The debate regarding an integrated curriculum has a long didactic tradition and has been approached from a variety of fields. Integration has been sought through different approaches: topics or themes, daily life problems, key concepts, historical stages, specific geographical spaces, work projects, etc. Educational initiatives focusing on working with problems and the methodological prominence of students have had a long history. In this regard, important milestones along this path can be pointed out (Beane, 2005). Perhaps we need to go as far back as the Enlightenment, as it seems that the seed can be found in Rousseau or in Pestalozzi and their intuitive teachings which sought to educate further than mere rhetorical memorization (Cañal, 1999). In the 19th century, initiatives to integrate the curriculum were put forward, such as one by Herbert Spencer (1870), who -in consonance with the evolutionism of the time- suggested that subjects be categorised into “cultural periods”, where lower levels of schooling would be identified with the earlier stages of the history of civilization.

Jumping forward to the 20th century, Dewey emphasised a teaching that promoted the development of reflective thinking applied to real-life problems in society as a way of learning about participation in democracy. Also of note are Kilpatrick’s Project Method, and Decroly’s Centers of Interest (1932; ed. org. 1925). Moving closer to today -and with a significant influence on recent projects- we continue to find integrated curriculum initiatives, such as the Humanities Curriculum Project (HCP), associated with the “teacher as a researcher” model and promoted by L. Stenhouse (1970), and the Man: A Course of Study (M.A.C.O.S), developed by J. Bruner (1965) and collaborators, who put forward the idea of ​​ a “spiral curriculum”. There is also the study by “themes” (Henry, 1994), Efland’s (1995) idea of ​​the “network curriculum” and current formulations of “work projects” (Hernández, 2002), among others.
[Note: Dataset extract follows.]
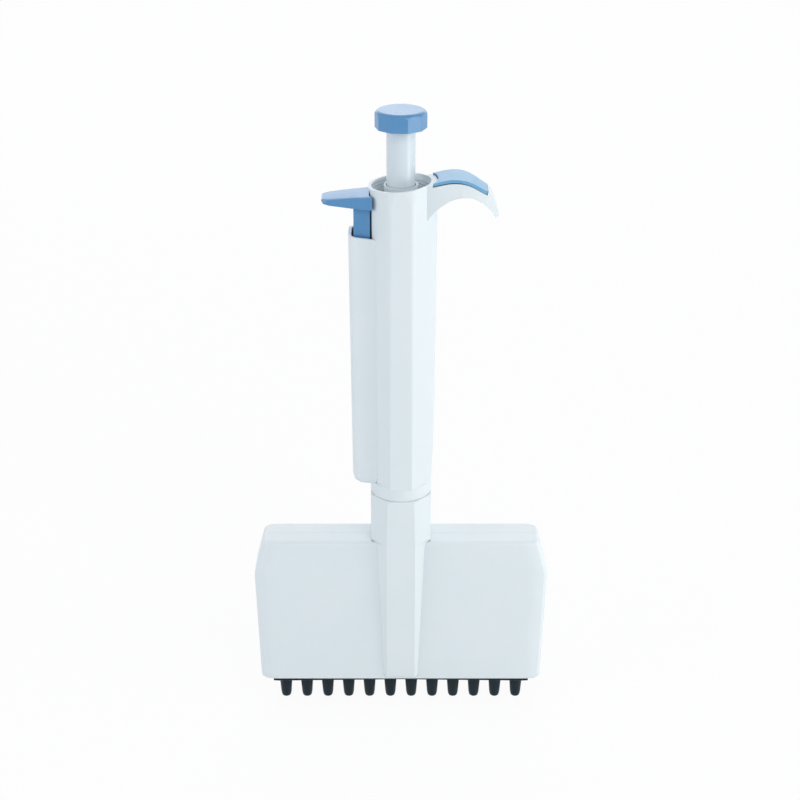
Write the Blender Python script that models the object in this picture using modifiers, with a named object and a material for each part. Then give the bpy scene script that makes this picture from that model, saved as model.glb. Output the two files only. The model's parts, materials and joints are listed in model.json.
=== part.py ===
"""Twelve-channel adjustable pipette: handle, plunger, tip ejector and swivelling head.

Metres, +Z up. The origin is in the plane of the nozzle ends, on the plunger's axis. The row of
channels runs along X and the finger hook points to +X. The heights follow from the strokes:
each level is worked out from the one below it, from the nozzles up to the plunger's knob.
"""

import math

import bmesh
import bpy
from mathutils import Matrix, Vector

# Clearances
SEAT_GAP = 0.0003
RUN_GAP = 0.0003
STROKE_GAP = 0.001

# Strokes and channels
PLUNGER_STROKE = 0.015
EJECTOR_STROKE = 0.008
CHANNELS = 12
CHANNEL_PITCH = 0.009
ROW_HALF = (CHANNELS - 1) * CHANNEL_PITCH / 2

# Tip cones and their cylinders
NOZZLE_LENGTH = 0.01335
NOZZLE_RADIUS = 0.00282
NOZZLE_TAPER_TOP = 0.0105
NOZZLE_LEAD_IN = [(0.00221, 0.0018), (0.00205, 0.0009), (0.00183, 0.00015), (0.00165, 0)]
NOZZLE_BORE = 0.0009
PISTON_RADIUS = 0.0023
CYLINDER_WALL = 0.0007
FLANGE_RADIUS = 0.00355
FLANGE_THICKNESS = 0.0015
CYLINDER_FLOOR = 0.0015
PISTON_REACH = 0.0025

# Head
HEAD_WALL = 0.0014
HEAD_HALF_DEPTH = 0.00855
HEAD_END_MARGIN = 0.0097
HEAD_FLARE = 0.0012
HEAD_SHOULDER = 0.0040
HEAD_SHOULDER_HEIGHT = 0.0152
HEAD_SIDE_ROUND = 0.007
HEAD_FACE_ROUND = 0.0025
HEAD_EDGE_ROUND = 0.0008
HEAD_FOOT_ROUND = 0.0018
HEAD_WAIST_ROUND = 0.012
HEAD_TOP_ROUND = 0.0022
BLOCK_CORNER_SHARE = 0.62
HEAD_ROOM = 0.0044
BASE_RISE = 0.0005
BASE_THICKNESS = 0.0036
RETAINER_THICKNESS = 0.0025
CARRIAGE_HEIGHT = 0.0046
CARRIAGE_WALL = 0.0012
CARRIAGE_LIP = 0.0013
PISTON_HEAD_RADIUS = 0.0033
PISTON_HEAD_THICKNESS = 0.0012
BRIDGE_THICKNESS = 0.003
BRIDGE_HALF_DEPTH = 0.004

# Ejector plate
PLATE_END_MARGIN = 0.00485
PLATE_HALF_DEPTH = 0.0056
PLATE_THICKNESS = 0.0022
PLATE_ARCH = 0.0007
PLATE_GAP = 0.0006
PLATE_EDGE_ROUND = 0.0006
PLATE_TOP_EDGE = 0.0001
LEG_THICKNESS = 0.0010
LEG_HALF_WIDTH = 0.003

# Neck and spines
FACET_HALF = 0.0054
NECK_FRONT = 0.0125
NECK_SIDE = 0.0121
NECK_HEIGHT = 0.0209
NECK_BORE = 0.010
NECK_DECK = 0.0042
NECK_EDGE_ROUND = 0.0006
SPINE_END_FRONT = 0.0099
SPINE_END_RISE = 0.0026
SPINE_WALL = 0.0016
SPINE_LEAD_IN = 0.0005
COLLAR_HEIGHT = 0.006
BUSH_WALL = 0.001
BUSH_FLANGE = 0.0014
BUSH_FLANGE_THICKNESS = 0.0015
CUP_HEIGHT = 0.006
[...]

The term “integrated curriculum” is applied generally to curricular initiatives that are not organised into disciplines, where positions that are more or less distant to the disciplinary organization in that group can exist (Calvo & Cascante, 1999). One of the modalities of integration suggested is built on the possibility of more comprehensive schooling through different disciplinary sources. This multidisciplinarity would be based on coordinating all disciplines to ensure work is oriented towards the same question or object of study, but without renouncing the logic and autonomy of each discipline.
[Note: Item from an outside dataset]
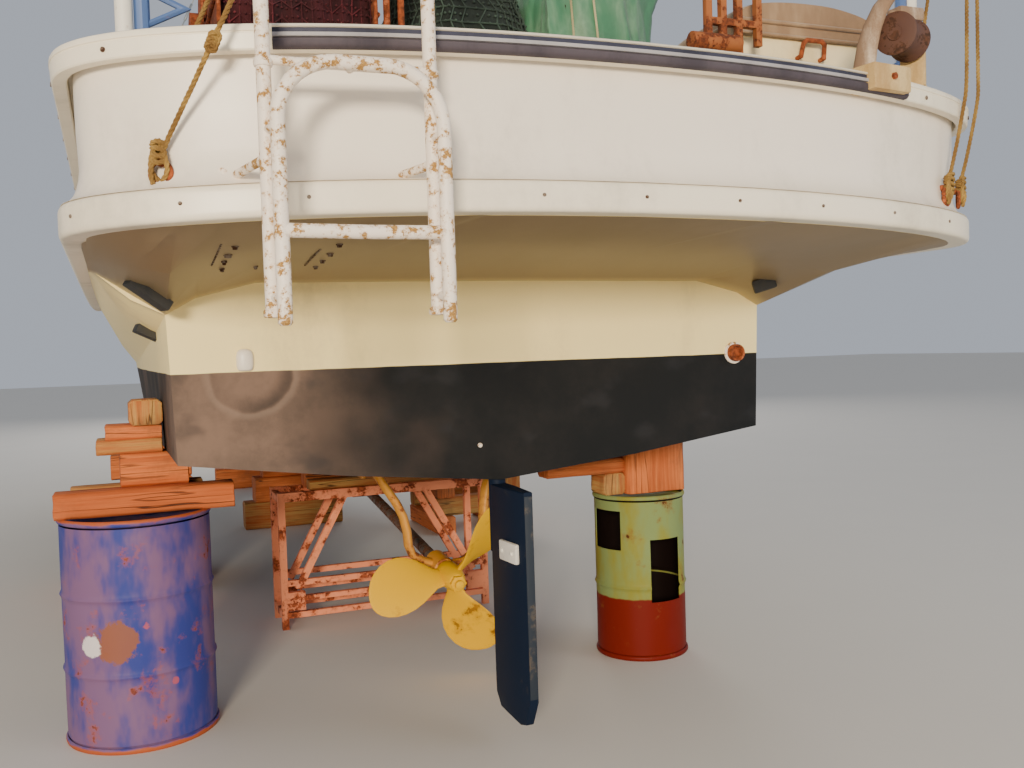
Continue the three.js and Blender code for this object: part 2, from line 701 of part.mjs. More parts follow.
function netDrumFrame() {
  const { y, z, left, right } = NET_DRUM;
  const parts = [];
  for (const [x, out] of [[left - 34, -1], [right + 34, 1]]) {
    parts.push(beam([x, y - 330, SUNK_Z], [x, y, z], 30, 60), beam([x, y + 330, SUNK_Z], [x, y, z], 30, 60));
    parts.push(rod([x - 22, y, z], [x + 22, y, z], 62, 16));
    parts.push(box(x - 15, x + 15, y - 330, y + 330, 1990, 2040));
  }
  parts.push(box(left - 34, right + 34, y - 345, y - 305, 1960, 2000));
  for (const x of GUIDE.posts) parts.push(rod([x, GUIDE.y, SUNK_Z], [x, GUIDE.y, GUIDE.top], GUIDE.tube, 8));
  parts.push(box(GUIDE.posts[0] - 20, left, GUIDE.y - 12, GUIDE.y + 12, 1990, 2040));
  const [inboard, outboard] = GUIDE.posts;
  parts.push(rod([inboard - 60, GUIDE.y, GUIDE.top], [outboard + 40, GUIDE.y, GUIDE.top], GUIDE.tube, 8));
  const bore = rod([left - 200, y, z], [right + 200, y, z], 30, 16);
  return onDeck(cut(join(parts), bore));
}

// Winch on its bed, with two rope drums and two warping heads on one shaft.
const WINCH = { y: -2850, z: 2300, shaft: 59.4 };

function winchDrums() {
  const { y, z, shaft } = WINCH;
  const half = [
    [60, shaft], [60, 230], [76, 230], [82, 120], [334, 120], [340, 230], [356, 230], [356, shaft],
    [430, shaft], [430, 95], [470, 66], [540, 66], [580, 92], [580, 0],
  ];
  const left = half.map(([x, r]) => [-x, r]).reverse();
  return turned([...left, ...half], y, z, 16);
}

function winchFrame() {
  const { y, z } = WINCH;
  const parts = [];
  for (const x of [-393, 393, 0]) {
    const wide = x === 0 ? 28 : 25;
    parts.push(box(x - wide, x + wide, y - 210, y + 210, 1800, z - 60));
    parts.push(box(x - wide, x + wide, y - 90, y + 90, z - 61, z + 90));
  }
  parts.push(box(-470, 470, y - 250, y + 250, 1800, 1990));
  const shaft = rod([-500, y, z], [500, y, z], WINCH.shaft + 1.1, 24);
  return onDeck(cut(join(parts), shaft));
}

// A coaming round a hatch, and a lid hinged at its forward edge.
function coaming({ half, aft, fore, height, wall }) {
  const top = deckMid(0, fore) + H + height;
  return onDeck(cut(
    box(-half, half, fore, aft, 1700, top),
    box(-half + wall, half - wall, fore + wall, aft - wall, 1000, top + 10),
  ));
}

function lid({ half, aft, fore, height }) {
  const top = deckMid(0, fore) + H + height;
  const outer = box(-half - 30, half + 30, fore - 30, aft + 30, top - 60, top + 45);
  return cut(outer, box(-half - 8, half + 8, fore - 8, aft + 8, top - 70, top + GAP));
}

function casing() {
  const { half, aft, fore, top } = CASING;
  const wall = 40;
  return onDeck(cut(
    box(-half, half, fore, aft, 1700, top),
    box(-half + wall, half - wall, fore + wall, aft - wall, 1000, top + 10),
  ));
}

function casingLid() {
  const { half, aft, fore, top } = CASING;
  return join(
    box(-half - 20, half + 20, fore + 30, aft + 20, top + GAP, top + 40),
    box(-half + 120, -half + 150, fore + 140, aft - 140, top + 39, top + 66),
    box(half - 150, half - 120, fore + 140, aft - 140, top + 39, top + 66),
  );
}

// Wheelhouse: four walls on a base, with window and door openings cut.
const WINDOW = { low: 3080, high: 3620 };
const DOOR = { half: 290, high: 3780 };
const FLOOR = 2060;
const FRONT_PANES = [[-680, -260], [-220, 220], [260, 680]];
const SIDE_PANES = [[-6380, -5920], [-5860, -5400]];

function wheelhouse() {
  const outer = box(-HOUSE_HALF, HOUSE_HALF, HOUSE_FORE, HOUSE_AFT, 1700, HOUSE_TOP);
  const room = HOUSE_HALF - WALL;
  const { low, high } = WINDOW;
  const cuts = [box(-room, room, HOUSE_FORE + WALL, HOUSE_AFT - WALL, FLOOR, HOUSE_TOP + 10)];
  for (const [x0, x1] of FRONT_PANES) {
    cuts.push(box(x0, x1, HOUSE_FORE - 10, HOUSE_FORE + WALL + 10, low, high));
  }
  for (const [y0, y1] of SIDE_PANES) cuts.push(box(-HOUSE_HALF - 10, HOUSE_HALF + 10, y0, y1, low, high));
  cuts.push(box(-DOOR.half, DOOR.half, HOUSE_AFT - WALL - 10, HOUSE_AFT + 10, CASING.top + 90, DOOR.high));
  return onDeck(cut(outer, cuts));
}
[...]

One further step could be what is known as interdisciplinarity, where a common problem (assumed as such by all disciplines) is defined, work process stages are established and conclusions are drawn from the problem being resolved. This formula has given rise to irregular practical contributions, with some ambiguity and confusion in the delimitation between interdisciplinarity and integration, as, ultimately, contributions from the different disciplines will have their own logic and be added to the issue rather than integrated into it. Finally, transdisciplinarity aims to transcend the framework of disciplines by basing itself on the concepts and processes of knowledge development that are common to all the disciplines involved.

Transversality includes the innovative tradition of school being to “prepare students for life”, i.e. in the history of progressive education the purpose of school is to teach students how to live (Bolívar, 1996, p.24). This is more necessary today than it ever has been: as the socialising capacity of the family unit is weakened and replaced by media, school takes on new meaning and value, and transversal issues could compensate for the lack of educating for citizenship (Tedesco, 1995). In practice however, what happens is that transversal content -if even considered- is included as an addition to existing disciplinary content with little academic value. Many initiatives considered to be transversal fall into a “rag bag” of initiatives when presented in the classroom, where any content that seems interesting is given, or they end up being appendices added to certain subjects without ever actually being absorbed by the curriculum.